(PROBLEM TO SOLVE) Among the lines of data below, reproduce only those from the one with "for node in" through the one with "node.data.materials.append(plastic)", exactly as they stand, both ends included.

(SOURCE DATA)
########################################
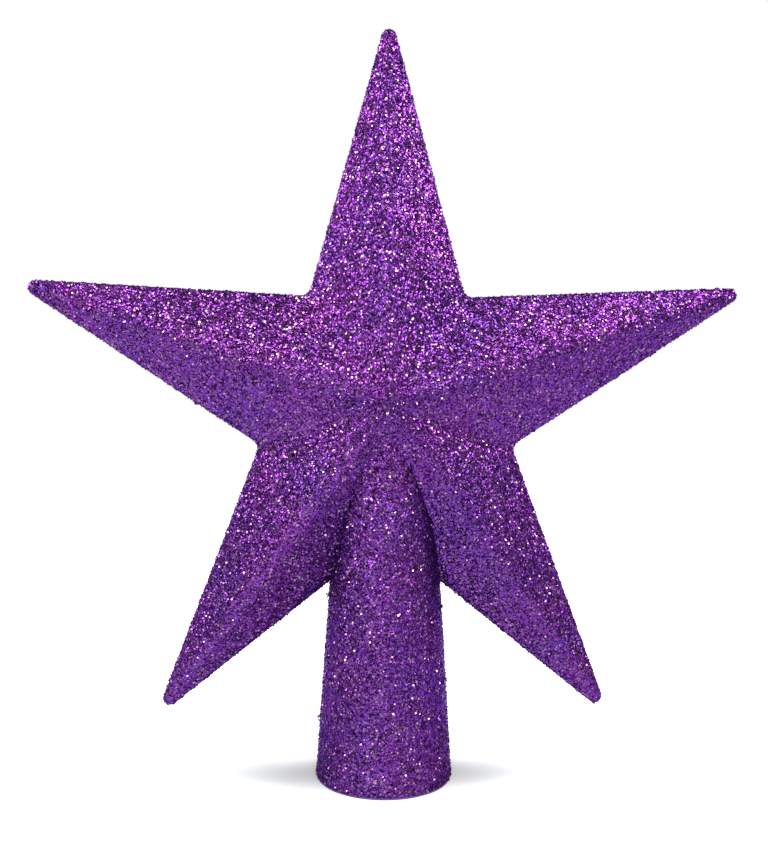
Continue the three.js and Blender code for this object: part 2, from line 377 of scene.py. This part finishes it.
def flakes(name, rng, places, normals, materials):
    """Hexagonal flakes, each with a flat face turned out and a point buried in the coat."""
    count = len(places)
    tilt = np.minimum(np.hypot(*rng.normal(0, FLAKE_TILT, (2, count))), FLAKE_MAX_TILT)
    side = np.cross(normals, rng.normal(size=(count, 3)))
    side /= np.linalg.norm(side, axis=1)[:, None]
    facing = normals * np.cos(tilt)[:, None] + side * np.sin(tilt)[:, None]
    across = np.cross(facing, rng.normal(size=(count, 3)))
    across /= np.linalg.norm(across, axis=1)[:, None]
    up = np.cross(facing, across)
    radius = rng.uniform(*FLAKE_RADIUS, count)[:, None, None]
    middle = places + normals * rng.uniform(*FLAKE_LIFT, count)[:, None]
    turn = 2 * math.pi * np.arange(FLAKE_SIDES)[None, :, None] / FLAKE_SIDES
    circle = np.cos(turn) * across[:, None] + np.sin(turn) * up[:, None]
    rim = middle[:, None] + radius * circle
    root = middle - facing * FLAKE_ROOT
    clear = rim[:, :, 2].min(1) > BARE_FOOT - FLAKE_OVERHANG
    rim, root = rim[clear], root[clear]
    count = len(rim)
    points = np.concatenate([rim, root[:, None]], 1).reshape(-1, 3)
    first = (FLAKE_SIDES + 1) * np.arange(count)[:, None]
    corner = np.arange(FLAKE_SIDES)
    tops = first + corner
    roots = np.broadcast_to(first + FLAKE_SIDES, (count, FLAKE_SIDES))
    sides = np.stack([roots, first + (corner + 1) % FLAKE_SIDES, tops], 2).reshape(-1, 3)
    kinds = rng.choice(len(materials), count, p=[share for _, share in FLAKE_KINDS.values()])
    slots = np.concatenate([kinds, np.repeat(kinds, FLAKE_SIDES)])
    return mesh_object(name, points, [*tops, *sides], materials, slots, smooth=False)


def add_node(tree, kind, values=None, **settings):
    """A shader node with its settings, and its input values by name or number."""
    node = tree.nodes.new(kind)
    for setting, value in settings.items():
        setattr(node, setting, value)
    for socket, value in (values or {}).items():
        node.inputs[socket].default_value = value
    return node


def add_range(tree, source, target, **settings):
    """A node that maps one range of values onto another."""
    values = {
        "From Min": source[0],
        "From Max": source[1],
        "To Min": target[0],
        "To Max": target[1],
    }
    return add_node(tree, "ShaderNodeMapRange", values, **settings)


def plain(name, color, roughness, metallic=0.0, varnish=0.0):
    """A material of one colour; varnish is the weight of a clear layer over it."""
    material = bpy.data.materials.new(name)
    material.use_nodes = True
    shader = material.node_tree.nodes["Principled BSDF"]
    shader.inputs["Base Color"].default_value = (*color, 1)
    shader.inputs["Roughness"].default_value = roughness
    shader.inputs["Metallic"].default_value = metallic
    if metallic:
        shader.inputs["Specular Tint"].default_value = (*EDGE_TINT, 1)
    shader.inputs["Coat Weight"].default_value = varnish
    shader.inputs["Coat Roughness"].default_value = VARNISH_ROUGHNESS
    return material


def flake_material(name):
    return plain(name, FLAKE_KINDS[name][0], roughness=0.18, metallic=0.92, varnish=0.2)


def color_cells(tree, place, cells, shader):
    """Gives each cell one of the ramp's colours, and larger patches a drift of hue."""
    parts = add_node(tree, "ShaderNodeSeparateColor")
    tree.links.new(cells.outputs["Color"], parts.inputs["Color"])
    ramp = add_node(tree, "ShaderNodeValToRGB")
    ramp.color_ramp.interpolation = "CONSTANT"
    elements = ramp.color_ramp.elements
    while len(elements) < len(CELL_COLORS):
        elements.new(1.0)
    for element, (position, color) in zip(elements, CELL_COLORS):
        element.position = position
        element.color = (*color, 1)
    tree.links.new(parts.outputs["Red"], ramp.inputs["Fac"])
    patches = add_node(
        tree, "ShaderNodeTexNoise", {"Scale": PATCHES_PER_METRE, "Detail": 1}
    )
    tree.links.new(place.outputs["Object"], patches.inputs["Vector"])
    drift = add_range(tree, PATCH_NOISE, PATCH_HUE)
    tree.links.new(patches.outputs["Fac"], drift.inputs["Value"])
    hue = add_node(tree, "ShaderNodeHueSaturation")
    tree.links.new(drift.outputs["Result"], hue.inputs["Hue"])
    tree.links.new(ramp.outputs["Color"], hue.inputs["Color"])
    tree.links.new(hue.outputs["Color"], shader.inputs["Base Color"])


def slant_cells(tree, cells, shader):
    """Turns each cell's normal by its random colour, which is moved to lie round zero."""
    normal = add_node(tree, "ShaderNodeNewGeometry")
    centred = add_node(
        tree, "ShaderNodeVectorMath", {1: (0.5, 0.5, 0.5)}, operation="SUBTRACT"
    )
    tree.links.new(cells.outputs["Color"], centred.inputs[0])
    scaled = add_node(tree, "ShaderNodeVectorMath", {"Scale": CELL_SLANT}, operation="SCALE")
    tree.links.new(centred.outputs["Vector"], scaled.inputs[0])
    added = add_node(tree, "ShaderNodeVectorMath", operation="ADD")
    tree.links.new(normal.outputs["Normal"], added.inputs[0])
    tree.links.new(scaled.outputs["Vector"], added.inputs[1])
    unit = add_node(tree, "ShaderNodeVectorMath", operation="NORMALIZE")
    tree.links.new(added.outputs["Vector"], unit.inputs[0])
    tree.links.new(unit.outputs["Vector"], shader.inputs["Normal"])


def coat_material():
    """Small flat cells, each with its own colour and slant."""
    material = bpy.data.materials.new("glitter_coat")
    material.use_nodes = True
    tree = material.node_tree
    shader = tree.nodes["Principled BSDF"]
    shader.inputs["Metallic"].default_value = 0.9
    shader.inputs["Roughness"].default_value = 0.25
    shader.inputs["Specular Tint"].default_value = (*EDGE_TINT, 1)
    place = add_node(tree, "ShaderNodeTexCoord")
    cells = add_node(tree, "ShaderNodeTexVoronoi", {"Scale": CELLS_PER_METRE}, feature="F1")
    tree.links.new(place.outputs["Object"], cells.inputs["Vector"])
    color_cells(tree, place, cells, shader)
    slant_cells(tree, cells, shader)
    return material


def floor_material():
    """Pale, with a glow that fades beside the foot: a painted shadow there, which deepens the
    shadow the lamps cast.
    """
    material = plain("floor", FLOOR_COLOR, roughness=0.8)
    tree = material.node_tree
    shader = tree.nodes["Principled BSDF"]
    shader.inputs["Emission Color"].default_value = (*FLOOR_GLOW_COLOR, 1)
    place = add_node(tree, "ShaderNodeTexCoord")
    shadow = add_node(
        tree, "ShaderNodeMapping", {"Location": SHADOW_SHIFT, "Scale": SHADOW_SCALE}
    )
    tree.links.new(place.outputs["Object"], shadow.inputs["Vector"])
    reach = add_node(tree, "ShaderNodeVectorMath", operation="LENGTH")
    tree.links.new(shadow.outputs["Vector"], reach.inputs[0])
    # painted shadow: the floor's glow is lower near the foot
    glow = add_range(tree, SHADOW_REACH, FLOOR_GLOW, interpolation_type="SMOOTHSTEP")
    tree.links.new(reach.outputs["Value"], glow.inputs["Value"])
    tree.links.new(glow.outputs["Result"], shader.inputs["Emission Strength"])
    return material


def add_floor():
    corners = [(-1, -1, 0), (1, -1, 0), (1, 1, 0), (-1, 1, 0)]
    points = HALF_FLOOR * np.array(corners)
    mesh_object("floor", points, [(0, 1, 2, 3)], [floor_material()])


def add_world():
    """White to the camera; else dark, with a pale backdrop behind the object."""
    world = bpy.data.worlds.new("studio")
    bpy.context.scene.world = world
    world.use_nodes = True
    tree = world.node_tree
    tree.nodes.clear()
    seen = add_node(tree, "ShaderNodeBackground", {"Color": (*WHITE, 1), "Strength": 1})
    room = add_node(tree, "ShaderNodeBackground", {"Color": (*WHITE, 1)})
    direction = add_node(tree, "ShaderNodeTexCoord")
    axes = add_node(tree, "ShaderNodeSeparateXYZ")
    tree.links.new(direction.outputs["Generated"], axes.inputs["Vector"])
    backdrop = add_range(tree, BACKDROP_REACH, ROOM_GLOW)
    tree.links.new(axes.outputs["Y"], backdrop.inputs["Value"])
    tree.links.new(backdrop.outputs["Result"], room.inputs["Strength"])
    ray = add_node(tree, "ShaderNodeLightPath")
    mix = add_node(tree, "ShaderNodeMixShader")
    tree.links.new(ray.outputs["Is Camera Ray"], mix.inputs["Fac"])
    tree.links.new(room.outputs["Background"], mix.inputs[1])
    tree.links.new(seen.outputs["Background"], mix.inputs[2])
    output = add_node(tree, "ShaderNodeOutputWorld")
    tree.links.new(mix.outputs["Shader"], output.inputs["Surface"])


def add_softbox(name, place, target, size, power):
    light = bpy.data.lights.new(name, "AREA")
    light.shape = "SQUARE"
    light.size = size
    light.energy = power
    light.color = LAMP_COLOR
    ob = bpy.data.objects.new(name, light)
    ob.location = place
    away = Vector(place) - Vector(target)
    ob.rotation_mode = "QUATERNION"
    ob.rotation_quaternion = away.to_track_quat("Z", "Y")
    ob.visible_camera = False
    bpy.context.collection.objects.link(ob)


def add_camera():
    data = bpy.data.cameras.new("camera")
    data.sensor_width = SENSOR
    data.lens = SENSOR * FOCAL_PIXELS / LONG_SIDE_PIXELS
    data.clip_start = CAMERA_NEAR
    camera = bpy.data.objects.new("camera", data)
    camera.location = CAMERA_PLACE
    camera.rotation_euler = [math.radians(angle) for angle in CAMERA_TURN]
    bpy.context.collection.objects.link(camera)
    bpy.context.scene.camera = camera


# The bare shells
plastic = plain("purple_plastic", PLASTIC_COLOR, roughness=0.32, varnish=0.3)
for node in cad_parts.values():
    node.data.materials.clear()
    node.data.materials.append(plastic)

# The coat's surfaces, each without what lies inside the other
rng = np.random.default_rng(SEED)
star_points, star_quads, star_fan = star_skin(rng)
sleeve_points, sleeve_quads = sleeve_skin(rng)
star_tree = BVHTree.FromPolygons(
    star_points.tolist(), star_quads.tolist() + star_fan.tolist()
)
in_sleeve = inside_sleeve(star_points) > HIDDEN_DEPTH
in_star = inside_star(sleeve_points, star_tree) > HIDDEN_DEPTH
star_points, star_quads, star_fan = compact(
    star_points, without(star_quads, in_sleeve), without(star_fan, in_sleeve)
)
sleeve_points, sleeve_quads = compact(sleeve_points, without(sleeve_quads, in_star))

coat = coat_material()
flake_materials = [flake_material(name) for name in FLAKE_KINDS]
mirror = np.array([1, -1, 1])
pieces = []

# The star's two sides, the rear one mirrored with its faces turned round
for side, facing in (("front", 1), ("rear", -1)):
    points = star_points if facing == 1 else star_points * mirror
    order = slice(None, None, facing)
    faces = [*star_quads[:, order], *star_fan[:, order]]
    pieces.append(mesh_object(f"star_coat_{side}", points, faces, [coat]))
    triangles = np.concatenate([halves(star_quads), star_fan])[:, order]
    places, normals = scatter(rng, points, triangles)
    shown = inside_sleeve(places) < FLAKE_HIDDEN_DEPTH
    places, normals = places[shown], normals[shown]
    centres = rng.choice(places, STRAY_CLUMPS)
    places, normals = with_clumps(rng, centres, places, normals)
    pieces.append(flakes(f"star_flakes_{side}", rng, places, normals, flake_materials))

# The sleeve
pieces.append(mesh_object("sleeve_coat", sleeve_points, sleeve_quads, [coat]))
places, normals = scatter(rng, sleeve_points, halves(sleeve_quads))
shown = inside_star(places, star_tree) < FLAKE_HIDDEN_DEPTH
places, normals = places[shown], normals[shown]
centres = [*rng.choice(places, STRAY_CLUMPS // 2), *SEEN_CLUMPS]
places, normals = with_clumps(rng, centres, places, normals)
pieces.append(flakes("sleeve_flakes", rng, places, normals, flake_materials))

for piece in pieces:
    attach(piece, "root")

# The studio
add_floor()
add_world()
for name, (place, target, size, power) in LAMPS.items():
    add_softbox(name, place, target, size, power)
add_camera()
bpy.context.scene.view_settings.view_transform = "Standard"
########################################
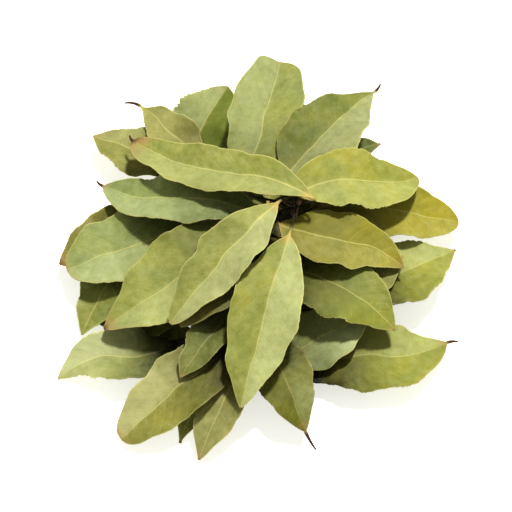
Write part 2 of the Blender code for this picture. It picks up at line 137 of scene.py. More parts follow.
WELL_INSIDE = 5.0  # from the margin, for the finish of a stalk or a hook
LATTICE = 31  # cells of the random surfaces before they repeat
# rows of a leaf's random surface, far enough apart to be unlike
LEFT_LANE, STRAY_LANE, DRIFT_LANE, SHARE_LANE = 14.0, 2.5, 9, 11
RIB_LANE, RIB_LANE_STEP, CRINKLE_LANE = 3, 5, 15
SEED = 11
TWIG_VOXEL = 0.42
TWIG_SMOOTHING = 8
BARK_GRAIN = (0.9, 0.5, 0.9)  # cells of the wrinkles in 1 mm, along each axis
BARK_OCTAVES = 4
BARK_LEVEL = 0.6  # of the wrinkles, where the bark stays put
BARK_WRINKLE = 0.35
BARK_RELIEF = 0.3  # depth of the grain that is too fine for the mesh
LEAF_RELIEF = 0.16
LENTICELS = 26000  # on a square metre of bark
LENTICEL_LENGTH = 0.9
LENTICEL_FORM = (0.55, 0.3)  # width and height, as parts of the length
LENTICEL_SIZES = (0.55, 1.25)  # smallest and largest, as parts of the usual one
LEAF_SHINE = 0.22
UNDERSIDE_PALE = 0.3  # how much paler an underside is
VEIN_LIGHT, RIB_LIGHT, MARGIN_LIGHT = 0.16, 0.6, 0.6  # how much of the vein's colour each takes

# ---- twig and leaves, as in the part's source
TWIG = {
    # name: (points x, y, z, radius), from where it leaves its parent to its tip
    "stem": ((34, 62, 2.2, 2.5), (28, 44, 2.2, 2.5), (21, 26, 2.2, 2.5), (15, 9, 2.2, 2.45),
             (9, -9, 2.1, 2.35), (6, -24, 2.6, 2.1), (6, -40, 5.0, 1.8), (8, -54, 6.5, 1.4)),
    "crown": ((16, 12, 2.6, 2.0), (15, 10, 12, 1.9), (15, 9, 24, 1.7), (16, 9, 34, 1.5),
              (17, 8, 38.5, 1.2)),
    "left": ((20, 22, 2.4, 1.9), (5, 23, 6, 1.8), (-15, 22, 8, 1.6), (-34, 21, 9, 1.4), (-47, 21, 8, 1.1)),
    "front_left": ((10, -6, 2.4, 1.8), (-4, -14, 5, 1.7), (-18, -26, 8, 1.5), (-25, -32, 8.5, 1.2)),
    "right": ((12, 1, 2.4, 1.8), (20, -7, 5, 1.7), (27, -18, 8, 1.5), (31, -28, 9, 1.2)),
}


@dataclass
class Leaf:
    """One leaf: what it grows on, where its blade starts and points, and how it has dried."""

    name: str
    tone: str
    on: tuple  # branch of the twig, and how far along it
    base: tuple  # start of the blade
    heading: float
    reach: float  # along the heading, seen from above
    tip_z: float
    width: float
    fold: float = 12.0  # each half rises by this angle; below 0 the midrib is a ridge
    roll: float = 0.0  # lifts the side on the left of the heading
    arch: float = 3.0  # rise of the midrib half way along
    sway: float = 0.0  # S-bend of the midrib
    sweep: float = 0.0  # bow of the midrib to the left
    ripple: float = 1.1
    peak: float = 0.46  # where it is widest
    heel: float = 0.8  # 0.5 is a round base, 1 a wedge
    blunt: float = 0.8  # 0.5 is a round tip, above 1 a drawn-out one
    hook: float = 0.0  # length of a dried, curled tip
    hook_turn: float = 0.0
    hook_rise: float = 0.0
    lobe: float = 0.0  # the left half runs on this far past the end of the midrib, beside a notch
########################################
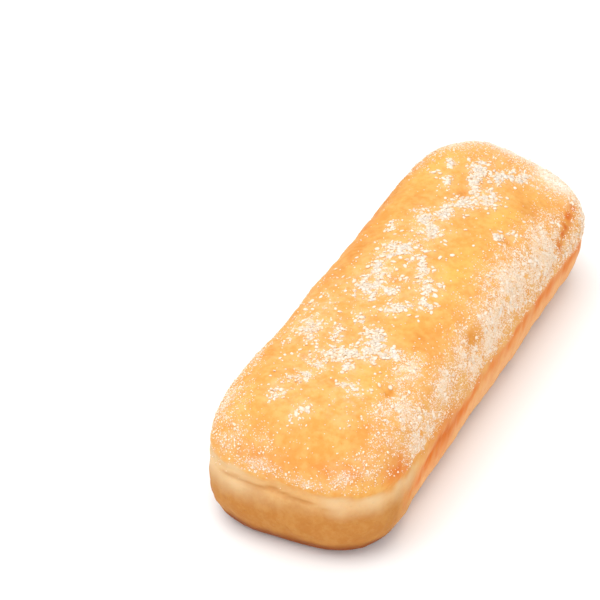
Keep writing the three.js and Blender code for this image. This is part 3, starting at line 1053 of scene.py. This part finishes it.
########################################
(SOLUTION TO THIS TASK)
for node in cad_parts.values():
    node.data.materials.clear()
    node.data.materials.append(plastic)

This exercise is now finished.